WRITTEN REQUEST:
Write out the data below in full. Keep it exact.

SUPPLIED INFORMATION:
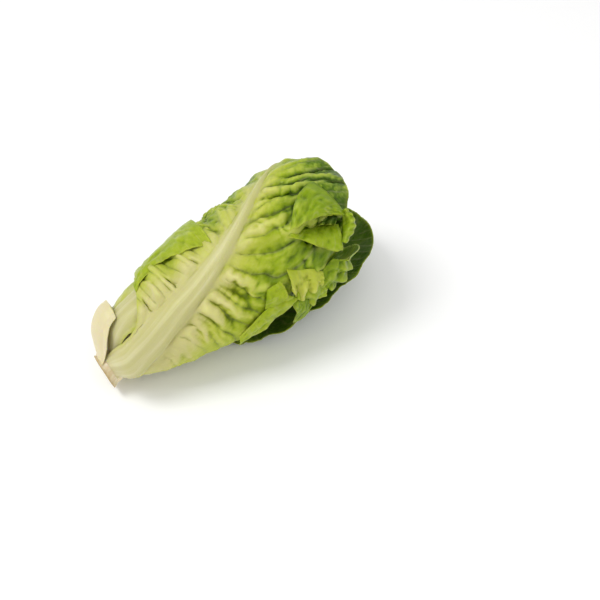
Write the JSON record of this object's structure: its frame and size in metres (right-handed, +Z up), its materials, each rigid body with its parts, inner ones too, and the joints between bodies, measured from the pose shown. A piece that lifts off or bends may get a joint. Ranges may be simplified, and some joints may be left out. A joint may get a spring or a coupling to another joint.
{
  "type": "romaine heart",
  "caption": "A trimmed romaine heart lying on its side: a short cut stem, a few broad ribbed outer leaves wrapped round it and nine crinkled inner leaves, each a piece of its own.",
  "frame": {"origin": "middle of the head's footprint on the surface it lies on", "axes": "+Z up from the surface; +X from the cut stem to the leaf tips, seen from above; +Y to the left of +X"},
  "size_m": [0.2014, 0.0916, 0.0985],
  "materials": {
    "outer_leaf": "satin, softly translucent, with a pale rib",
    "inner_leaf": "satin, softly translucent, pale yellow-green",
    "stem_tissue": "moist cream flesh with a browned cut"
  },
  "bodies": {
    "root": {"stem": "stem_tissue", "leaf_under": "outer_leaf", "leaf_top": "outer_leaf", "leaf_back": "outer_leaf", "leaf_left": "outer_leaf", "leaf_stub": "outer_leaf", "leaf_inner_1": "inner_leaf", "leaf_inner_3": "inner_leaf", "leaf_inner_4": "inner_leaf", "leaf_inner_5": "inner_leaf", "leaf_inner_6": "inner_leaf", "leaf_inner_7": "inner_leaf", "leaf_inner_8": "inner_leaf", "leaf_inner_9": "inner_leaf", "leaf_inner_10": "inner_leaf"}
  },
  "joints": []
}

WRITTEN SOLUTION:
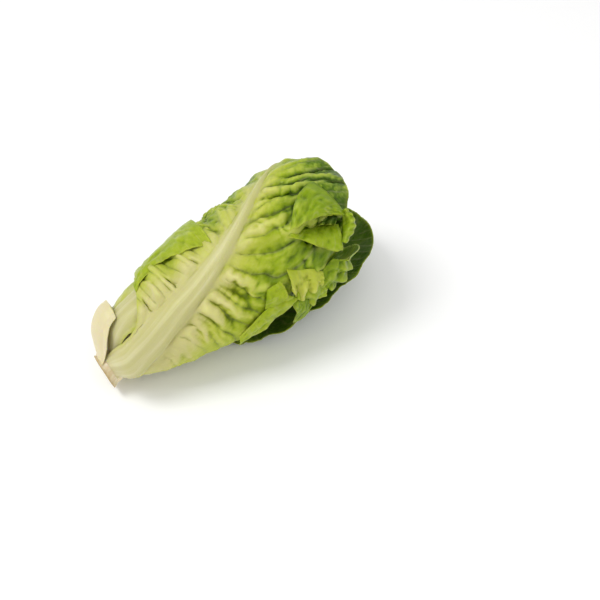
Write the JSON record of this object's structure: its frame and size in metres (right-handed, +Z up), its materials, each rigid body with its parts, inner ones too, and the joints between bodies, measured from the pose shown. A piece that lifts off or bends may get a joint. Ranges may be simplified, and some joints may be left out. A joint may get a spring or a coupling to another joint.
{
  "type": "romaine heart",
  "caption": "A trimmed romaine heart lying on its side: a short cut stem, a few broad ribbed outer leaves wrapped round it and nine crinkled inner leaves, each a piece of its own.",
  "frame": {"origin": "middle of the head's footprint on the surface it lies on", "axes": "+Z up from the surface; +X from the cut stem to the leaf tips, seen from above; +Y to the left of +X"},
  "size_m": [0.2014, 0.0916, 0.0985],
  "materials": {
    "outer_leaf": "satin, softly translucent, with a pale rib",
    "inner_leaf": "satin, softly translucent, pale yellow-green",
    "stem_tissue": "moist cream flesh with a browned cut"
  },
  "bodies": {
    "root": {"stem": "stem_tissue", "leaf_under": "outer_leaf", "leaf_top": "outer_leaf", "leaf_back": "outer_leaf", "leaf_left": "outer_leaf", "leaf_stub": "outer_leaf", "leaf_inner_1": "inner_leaf", "leaf_inner_3": "inner_leaf", "leaf_inner_4": "inner_leaf", "leaf_inner_5": "inner_leaf", "leaf_inner_6": "inner_leaf", "leaf_inner_7": "inner_leaf", "leaf_inner_8": "inner_leaf", "leaf_inner_9": "inner_leaf", "leaf_inner_10": "inner_leaf"}
  },
  "joints": []
}